Chapter Fifteen returns to Hurstwood and his family. As he becomes more infatuated with Carrie, he ignores his family more. He argues with his wife when she asks for a season ticket to the horse racing as he does not like being forced into providing for her. When he is with Carrie, though, he does not worry about such concerns. He only hopes Drouet does not tell her he is a married man and begins to write to her regularly via the post office.
There is a shift to Carrie then and how she feels sorry for the poor workers who pass her window and remembers how hard her father used to work.
There is a further shift to Hurstwood and Carrie in the park, and he asks her to leave Drouet. She says if she did, they could not stay in Chicago; she would not like to get married there as long as Drouet is around. This strikes Hurstwood ‘forcibly’ and although he did not know she was having such thoughts he is attracted by her refusal to ‘yield willingly’.

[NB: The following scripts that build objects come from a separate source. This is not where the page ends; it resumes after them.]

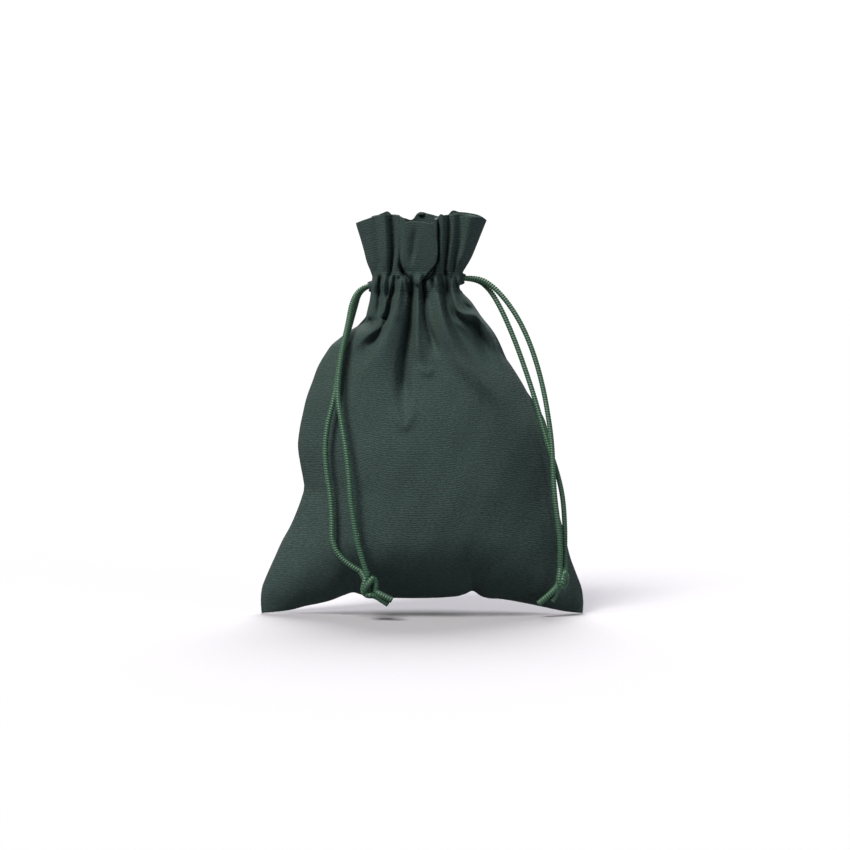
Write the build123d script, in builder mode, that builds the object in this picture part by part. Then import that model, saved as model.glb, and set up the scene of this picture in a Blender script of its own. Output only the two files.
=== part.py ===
from build123d import *
import os

# Fabric gift sack: a sewn cotton pouch with two satin drawcords, filled and standing on its
# two bottom corners. +Z is up and the front faces -Y. The origin is on the floor under the
# middle of the sack. Millimetres.

# ---- cloth of the sack ----
cloth = 0.8                 # wall of the sewn cloth
seam_top = 123.2            # top of the side seams, just under the drawcord channel
seam_allowance = 7.0        # width of the turned-in seam inside each side
seam_thickness = 1.0
seam_stitch_pitch = 3.0

# Each station is (height, left half-width, right half-width, front depth, back depth).
stations = [
    (0.0, 62.6, 62.4, 10.0, 17.0),
    (10.0, 62.2, 61.4, 17.0, 21.0),
    (22.0, 57.6, 57.0, 22.5, 25.0),
    (36.0, 50.6, 53.5, 26.2, 27.4),
    (50.0, 46.8, 50.5, 28.0, 28.2),
    (66.0, 48.2, 49.0, 27.6, 27.8),
    (82.0, 45.4, 43.5, 24.6, 25.0),
    (96.0, 40.2, 34.0, 20.0, 20.4),
    (106.0, 31.5, 29.5, 15.4, 15.8),
    (115.0, 22.8, 22.6, 11.8, 12.0),
    (seam_top, 20.0, 15.2, 10.1, 10.2),
]
shoulder_out = 0.62         # where the cloth turns from the face towards the side seam
shoulder_depth = 0.82

# The bottom fold is arched between the two corners, with a dent at each side.
arch = [(-46.0, 1.4), (-36.0, 4.6), (-27.0, 8.0), (-18.0, 6.2), (0.0, 5.6),
        (13.0, 6.4), (20.0, 8.4), (27.0, 5.8), (37.0, 3.9), (46.0, 1.4)]
arch_foot = 50.0

# ---- gathered neck ----
neck_x = -2.8               # the neck stands a little left of the middle
neck_length = 34.0          # across the closed neck
neck_depth = 20.0
neck_gap = 0.2              # half the slit between the front and back halves
channel_bottom = 123.5
channel_top = 131.5
channel_wall = 1.2
tunnel_width = 2.6
tunnel_bottom = 124.8
tunnel_top = 131.1
exit_height = 3.0

heading_bottom = 131.7
heading_top = 153.0
heading_x = -0.8            # centre of the flared rim
heading_length = 48.4
heading_depth = 25.0
heading_layer = 1.8
facing_inset = 2.5
facing_layer = 1.4
pleats = 7                  # pleats round each half of the heading
pleat_wave = 0.0875         # how far the pleats swing in and out, as a share of the depth

stitch_radius = 0.2
stitch_length = 2.0
stitches_per_row = 11
lower_stitch_height = 124.2
upper_stitch_height = 131.3

# ---- drawcords ----
cord = 2.0                  # diameter of the satin cord
left_cord_height = 126.6
right_cord_height = 129.4
strand_spacing = 1.2        # each strand's distance from the seam plane at an exit
turn_radius = neck_depth / 2 - channel_wall - tunnel_width / 2

hem_length = 2.2            # cloth edge turned round each cord exit
hem_width = 6.8
hem_height = 5.4
hem_hole_width = 5.4
hem_hole_height = 3.2
hem_gap = 0.3

knot_core = 1.9
knot_wrap = 1.1
knot_height = 8.2
left_knot_centre = (-20.6, -24.8, 14.2)
right_knot_centre = (53.1, -11.9, 14.4)

left_front_route = [
    (-20.6, -1.2, 126.6), (-24.2, -2.0, 125.9), (-27.4, -5.0, 120.6), (-28.8, -9.2, 112.0),
    (-30.9, -14.2, 103.2), (-32.2, -18.6, 94.0), (-32.6, -22.0, 85.0),
    (-31.0, -24.6, 75.6), (-29.3, -26.2, 66.0), (-28.1, -26.8, 56.0), (-27.5, -27.0, 46.0),
    (-25.9, -26.8, 36.0), (-24.4, -26.4, 27.6), (-21.5, -25.6, 18.6),
]
left_back_route = [
    (-20.6, 1.2, 126.6), (-24.4, 0.6, 125.2), (-26.4, -2.2, 117.8), (-28.6, -6.4, 109.6),
    (-31.0, -11.2, 101.4), (-32.6, -15.6, 92.8), (-33.8, -18.4, 84.2),
    (-36.2, -19.4, 75.4), (-37.4, -19.9, 66.4), (-36.8, -20.2, 56.8), (-35.2, -20.8, 47.6),
    (-34.6, -21.6, 38.4), (-34.8, -22.3, 29.4), (-30.2, -23.2, 22.2), (-23.8, -24.0, 19.0),
]
right_front_route = [
    (15.4, -1.2, 129.4), (20.6, -2.2, 130.0), (26.4, -3.4, 126.8), (31.6, -4.6, 121.2),
    (36.2, -5.8, 114.4), (40.0, -7.0, 106.6), (43.2, -8.2, 97.6), (45.8, -9.6, 87.6),
    (47.6, -12.0, 77.4), (49.0, -13.8, 66.8), (49.4, -14.8, 56.4), (50.0, -15.2, 46.4),
    (51.4, -15.2, 36.6), (52.4, -14.6, 27.4), (52.3, -13.2, 19.2),
]
right_back_route = [
    (15.4, 1.2, 129.4), (20.8, 0.9, 129.2), (25.6, -0.4, 125.0), (29.4, -1.8, 118.6),
    (32.8, -3.0, 111.2), (36.0, -4.2, 103.2), (39.2, -5.4, 94.2), (42.4, -7.6, 84.4),
    (45.2, -9.6, 74.6), (48.0, -10.9, 64.8), (51.0, -11.4, 56.0), (53.2, -11.0, 47.0),
    (54.0, -11.3, 37.6), (54.2, -11.4, 28.6), (54.0, -11.2, 19.2),
]
left_front_tail_route = [
    (-19.6, -25.6, 9.4), (-18.3, -25.9, 7.9), (-16.0, -26.2, 7.2), (-12.6, -26.6, 7.0),
]
left_back_tail_route = [
    (-21.0, -24.0, 9.7), (-20.6, -23.8, 8.0), (-18.0, -23.6, 6.2), (-13.8, -23.4, 5.4),
]
right_front_tail_route = [
    (52.4, -12.8, 9.4), (51.0, -13.1, 8.1), (48.6, -13.7, 7.0), (44.6, -14.8, 5.2),
]
right_back_tail_route = [
    (53.6, -11.1, 9.9), (53.3, -11.0, 8.4), (51.8, -11.1, 6.8), (49.6, -11.4, 5.4),
]

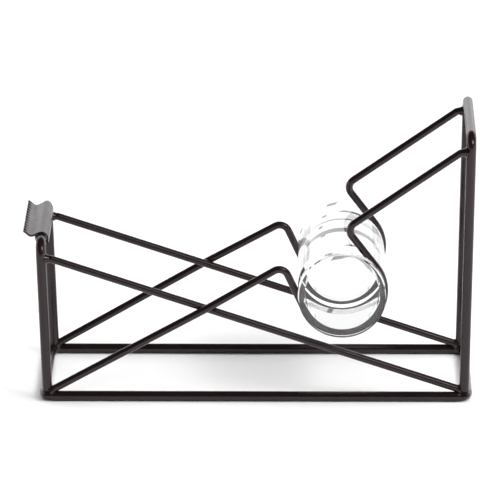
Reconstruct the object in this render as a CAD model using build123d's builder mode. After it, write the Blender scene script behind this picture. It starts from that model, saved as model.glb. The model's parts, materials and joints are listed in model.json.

As Carrie becomes increasingly disillusioned with Drouet, but accepting of his nature, she is more attracted by Hurstwood and his attentions. There are instances of how all three of these characters are unable to express their emotions or thoughts completely and it is as though words are shown to be an insufficient means of communication. Furthermore, the misunderstandings and lack of perception are described as elemental to their characters (and to being human). Hurstwood, for example, is described as unaware of Carrie’s thought on leaving the city or of getting married. There is a lack of understanding between Carrie and Drouet as he makes the mistake of failing to sympathize with her dissatisfaction. The barriers which stop full communication are, therefore, examined in these chapters and elsewhere and are written of as typifying the human condition.